• **Short exercise**:
For each line below that contains the string "where", copy that line.

• **Extracted records**:

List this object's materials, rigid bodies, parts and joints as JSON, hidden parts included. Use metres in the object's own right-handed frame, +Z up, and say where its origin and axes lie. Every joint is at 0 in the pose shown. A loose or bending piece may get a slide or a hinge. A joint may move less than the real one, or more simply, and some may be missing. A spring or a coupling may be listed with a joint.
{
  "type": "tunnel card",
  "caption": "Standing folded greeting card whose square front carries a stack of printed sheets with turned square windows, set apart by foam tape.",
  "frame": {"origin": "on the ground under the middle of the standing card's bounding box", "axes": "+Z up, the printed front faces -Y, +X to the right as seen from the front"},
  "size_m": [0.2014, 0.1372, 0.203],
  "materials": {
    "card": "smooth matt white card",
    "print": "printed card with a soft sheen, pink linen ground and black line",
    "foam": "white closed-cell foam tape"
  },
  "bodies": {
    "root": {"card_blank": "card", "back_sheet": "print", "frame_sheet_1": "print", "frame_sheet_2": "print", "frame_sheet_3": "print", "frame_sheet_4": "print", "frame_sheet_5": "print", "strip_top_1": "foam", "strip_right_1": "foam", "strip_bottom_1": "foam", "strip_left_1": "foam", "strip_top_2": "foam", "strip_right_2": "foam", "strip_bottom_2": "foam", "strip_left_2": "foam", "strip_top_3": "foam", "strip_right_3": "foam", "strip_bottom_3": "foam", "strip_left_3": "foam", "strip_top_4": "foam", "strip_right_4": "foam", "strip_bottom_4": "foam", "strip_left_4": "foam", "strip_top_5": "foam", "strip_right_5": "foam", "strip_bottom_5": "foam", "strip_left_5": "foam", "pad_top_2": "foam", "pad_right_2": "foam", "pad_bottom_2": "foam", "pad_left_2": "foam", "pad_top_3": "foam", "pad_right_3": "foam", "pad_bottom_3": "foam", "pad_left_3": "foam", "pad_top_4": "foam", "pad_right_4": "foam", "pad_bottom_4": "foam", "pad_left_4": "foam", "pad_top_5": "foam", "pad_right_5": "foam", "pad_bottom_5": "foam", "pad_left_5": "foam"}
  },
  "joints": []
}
--
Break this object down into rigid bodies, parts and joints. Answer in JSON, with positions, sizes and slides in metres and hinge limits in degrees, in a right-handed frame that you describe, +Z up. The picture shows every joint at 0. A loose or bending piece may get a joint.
==
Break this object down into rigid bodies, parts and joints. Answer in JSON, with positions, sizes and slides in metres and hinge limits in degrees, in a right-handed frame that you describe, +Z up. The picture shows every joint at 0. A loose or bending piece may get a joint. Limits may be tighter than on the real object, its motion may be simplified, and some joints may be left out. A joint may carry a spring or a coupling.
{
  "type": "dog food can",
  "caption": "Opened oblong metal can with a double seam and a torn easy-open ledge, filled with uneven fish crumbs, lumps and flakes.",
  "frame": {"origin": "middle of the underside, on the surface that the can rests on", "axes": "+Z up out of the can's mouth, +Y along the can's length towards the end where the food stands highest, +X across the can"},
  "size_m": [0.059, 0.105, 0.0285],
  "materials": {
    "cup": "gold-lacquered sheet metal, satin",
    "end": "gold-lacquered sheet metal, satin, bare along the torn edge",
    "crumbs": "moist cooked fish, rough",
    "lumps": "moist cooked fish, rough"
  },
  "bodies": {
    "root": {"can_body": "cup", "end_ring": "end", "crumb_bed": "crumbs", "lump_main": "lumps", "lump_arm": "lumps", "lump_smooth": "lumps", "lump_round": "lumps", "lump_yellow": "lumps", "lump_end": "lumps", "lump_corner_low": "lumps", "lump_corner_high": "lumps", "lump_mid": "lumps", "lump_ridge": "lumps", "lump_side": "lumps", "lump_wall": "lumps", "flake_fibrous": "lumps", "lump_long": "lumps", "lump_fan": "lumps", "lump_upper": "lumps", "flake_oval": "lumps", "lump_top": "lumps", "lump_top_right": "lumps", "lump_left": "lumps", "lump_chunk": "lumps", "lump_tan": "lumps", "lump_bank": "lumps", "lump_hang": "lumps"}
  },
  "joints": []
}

• **Final result**:
List this object's materials, rigid bodies, parts and joints as JSON, hidden parts included. Use metres in the object's own right-handed frame, +Z up, and say where its origin and axes lie. Every joint is at 0 in the pose shown. A loose or bending piece may get a slide or a hinge. A joint may move less than the real one, or more simply, and some may be missing. A spring or a coupling may be listed with a joint.
  "frame": {"origin": "middle of the underside, on the surface that the can rests on", "axes": "+Z up out of the can's mouth, +Y along the can's length towards the end where the food stands highest, +X across the can"},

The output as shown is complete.